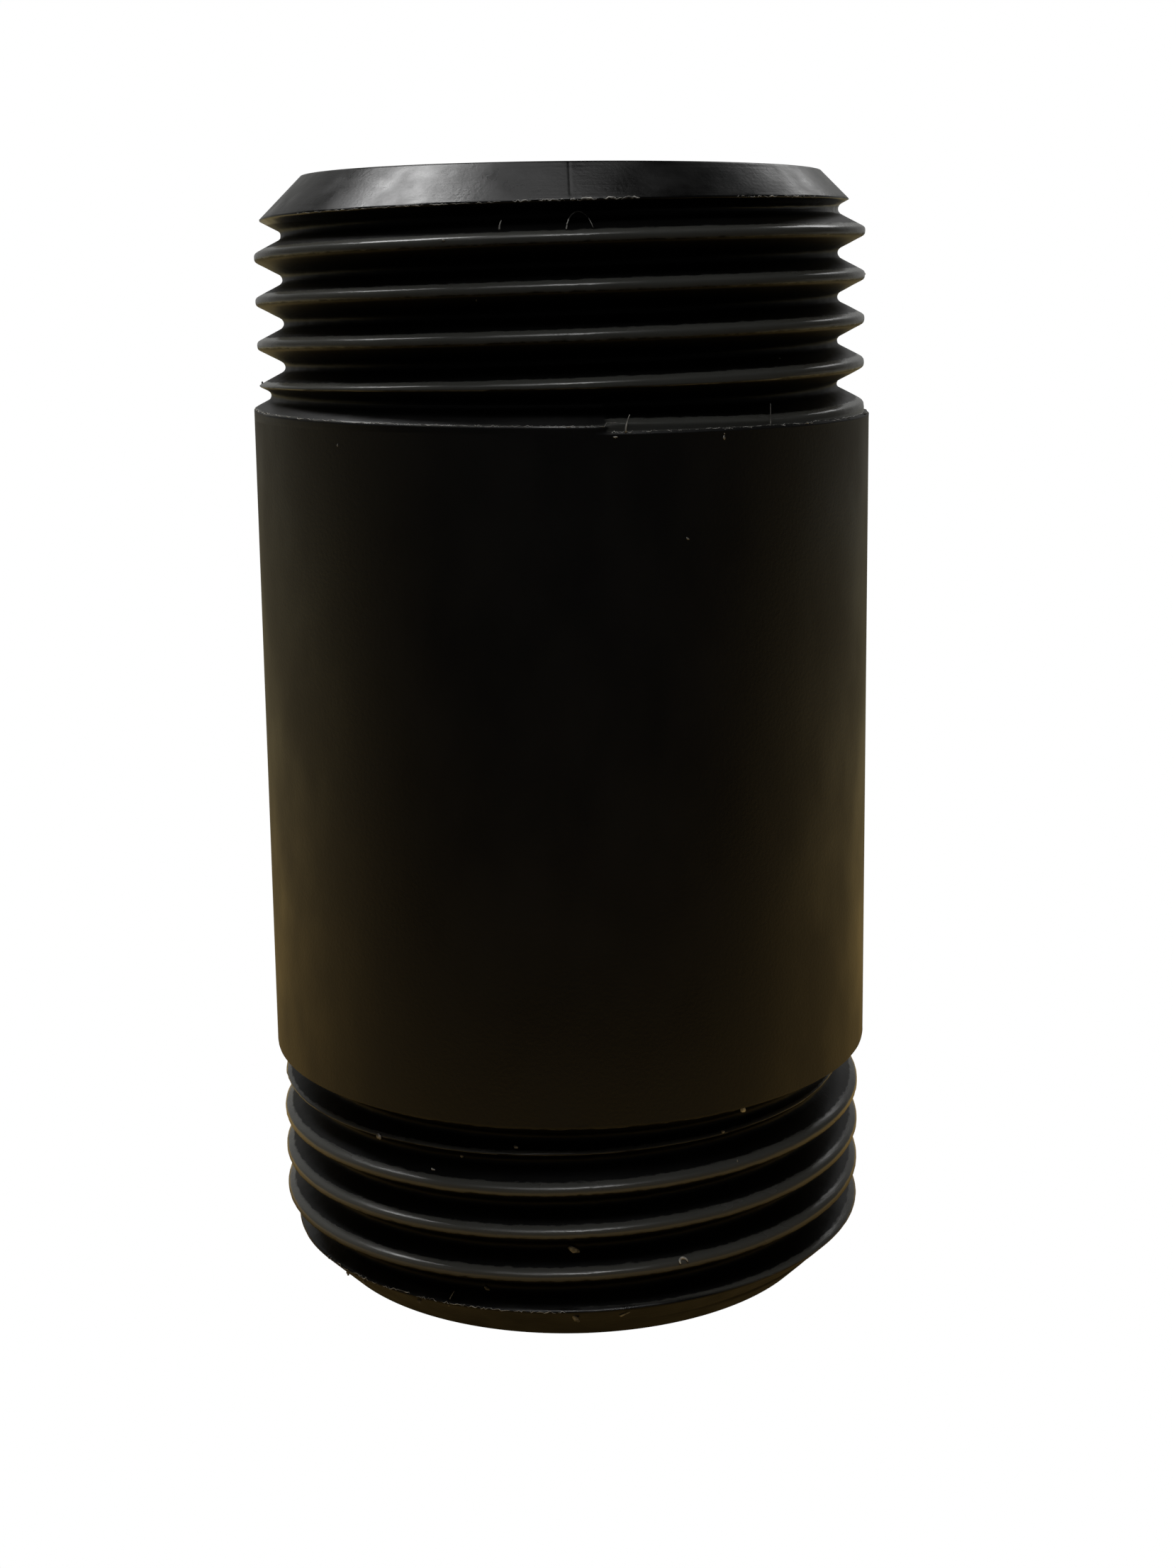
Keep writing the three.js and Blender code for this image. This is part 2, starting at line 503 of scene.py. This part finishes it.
def surface_point(angle, z, proud=0.0):
    """The point at an angle in degrees and a height, proud of the surface but never of the barrel."""
    turns = np.array([angle / 360])
    radius = min(float(outer_surface(np.array([z]), turns)[0][0]) + proud, BARREL_RADIUS - KEPT_INSIDE)
    a = math.radians(angle)
    return Vector((radius * math.cos(a), radius * math.sin(a), z))


def add_strand(mesh, points, thickness, both_ends=False):
    """A tapering closed strand through points, thickest at its foot, or in the middle."""
    points = [Vector(p) for p in points]
    rings = []
    for i, point in enumerate(points):
        ahead = points[min(i + 1, len(points) - 1)] - points[max(i - 1, 0)]
        outward = Vector((point.x, point.y, 0)).normalized()
        side = ahead.cross(outward).normalized()
        across = side.cross(ahead).normalized()
        along = i / (len(points) - 1)
        fullness = math.sin(math.pi * along) if both_ends else 1 - along
        radius = thickness / 2 * (TIP_SHARE + (1 - TIP_SHARE) * fullness)
        ring = []
        for k in range(STRAND_SIDES):
            a = 2 * math.pi * k / STRAND_SIDES
            offset = side * math.cos(a) + across * math.sin(a) * STRAND_FLATNESS
            ring.append(mesh.verts.new((point + offset * radius) * MM))
        rings.append(ring)
    for near, far in zip(rings, rings[1:]):
        for k in range(STRAND_SIDES):
            after = (k + 1) % STRAND_SIDES
            mesh.faces.new((near[k], near[after], far[after], far[k]))
    mesh.faces.new(rings[0][::-1])
    mesh.faces.new(rings[-1])


def add_chip(mesh, angle, z, size, draw):
    """An irregular crumb of plastic, flattened against the surface."""
    centre = surface_point(angle, z, size * 0.12)
    outward = Vector((centre.x, centre.y, 0)).normalized()
    along = Vector((0, 0, 1)).lerp(outward.cross(Vector((0, 0, 1))), draw.uniform(0, 1)).normalized()
    across = outward.cross(along)
    made = bmesh.ops.create_icosphere(mesh, subdivisions=2, radius=1)
    length = draw.uniform(0.5, 0.7)
    width = draw.uniform(0.28, 0.45)
    thickness = 0.3
    for vertex in made["verts"]:
        lump = 1 + 0.22 * math.sin(5 * vertex.co.x + 3 * vertex.co.y + draw.uniform(-0.5, 0.5))
        local = vertex.co * lump * size
        offset = along * local.x * length + across * local.y * width + outward * local.z * thickness
        vertex.co = (centre + offset) * MM


def finish_piece(mesh, name, material):
    """Turn a bmesh of burrs or swarf into a smooth piece that rides on the nipple."""
    bmesh.ops.recalc_face_normals(mesh, faces=mesh.faces)
    data = bpy.data.meshes.new(name)
    mesh.to_mesh(data)
    mesh.free()
    data.polygons.foreach_set("use_smooth", np.ones(len(data.polygons), dtype=bool))
    data.materials.append(material)
    piece = bpy.data.objects.new(name, data)
    bpy.context.scene.collection.objects.link(piece)
    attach(piece, "root")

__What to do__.
From the first line to the last, please quote the material above exactly.

__Answer for the task__.
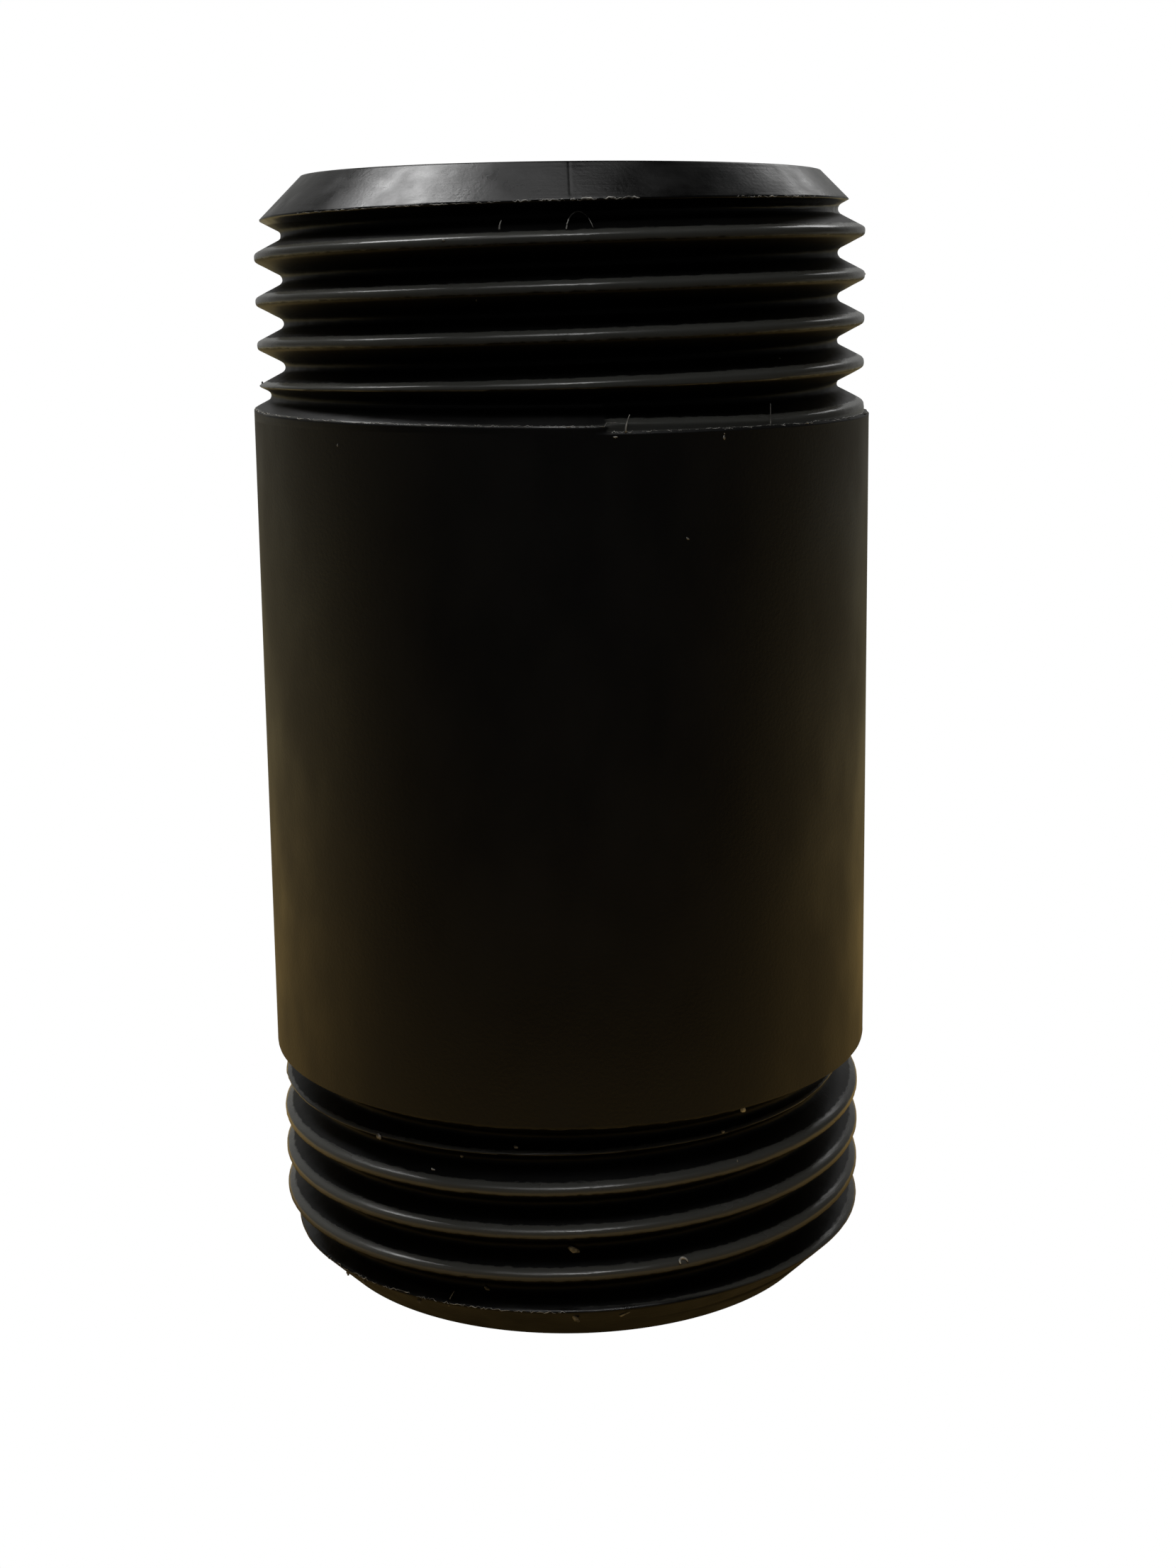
Keep writing the three.js and Blender code for this image. This is part 2, starting at line 503 of scene.py. This part finishes it.
def surface_point(angle, z, proud=0.0):
    """The point at an angle in degrees and a height, proud of the surface but never of the barrel."""
    turns = np.array([angle / 360])
    radius = min(float(outer_surface(np.array([z]), turns)[0][0]) + proud, BARREL_RADIUS - KEPT_INSIDE)
    a = math.radians(angle)
    return Vector((radius * math.cos(a), radius * math.sin(a), z))


def add_strand(mesh, points, thickness, both_ends=False):
    """A tapering closed strand through points, thickest at its foot, or in the middle."""
    points = [Vector(p) for p in points]
    rings = []
    for i, point in enumerate(points):
        ahead = points[min(i + 1, len(points) - 1)] - points[max(i - 1, 0)]
        outward = Vector((point.x, point.y, 0)).normalized()
        side = ahead.cross(outward).normalized()
        across = side.cross(ahead).normalized()
        along = i / (len(points) - 1)
        fullness = math.sin(math.pi * along) if both_ends else 1 - along
        radius = thickness / 2 * (TIP_SHARE + (1 - TIP_SHARE) * fullness)
        ring = []
        for k in range(STRAND_SIDES):
            a = 2 * math.pi * k / STRAND_SIDES
            offset = side * math.cos(a) + across * math.sin(a) * STRAND_FLATNESS
            ring.append(mesh.verts.new((point + offset * radius) * MM))
        rings.append(ring)
    for near, far in zip(rings, rings[1:]):
        for k in range(STRAND_SIDES):
            after = (k + 1) % STRAND_SIDES
            mesh.faces.new((near[k], near[after], far[after], far[k]))
    mesh.faces.new(rings[0][::-1])
    mesh.faces.new(rings[-1])


def add_chip(mesh, angle, z, size, draw):
    """An irregular crumb of plastic, flattened against the surface."""
    centre = surface_point(angle, z, size * 0.12)
    outward = Vector((centre.x, centre.y, 0)).normalized()
    along = Vector((0, 0, 1)).lerp(outward.cross(Vector((0, 0, 1))), draw.uniform(0, 1)).normalized()
    across = outward.cross(along)
    made = bmesh.ops.create_icosphere(mesh, subdivisions=2, radius=1)
    length = draw.uniform(0.5, 0.7)
    width = draw.uniform(0.28, 0.45)
    thickness = 0.3
    for vertex in made["verts"]:
        lump = 1 + 0.22 * math.sin(5 * vertex.co.x + 3 * vertex.co.y + draw.uniform(-0.5, 0.5))
        local = vertex.co * lump * size
        offset = along * local.x * length + across * local.y * width + outward * local.z * thickness
        vertex.co = (centre + offset) * MM


def finish_piece(mesh, name, material):
    """Turn a bmesh of burrs or swarf into a smooth piece that rides on the nipple."""
    bmesh.ops.recalc_face_normals(mesh, faces=mesh.faces)
    data = bpy.data.meshes.new(name)
    mesh.to_mesh(data)
    mesh.free()
    data.polygons.foreach_set("use_smooth", np.ones(len(data.polygons), dtype=bool))
    data.materials.append(material)
    piece = bpy.data.objects.new(name, data)
    bpy.context.scene.collection.objects.link(piece)
    attach(piece, "root")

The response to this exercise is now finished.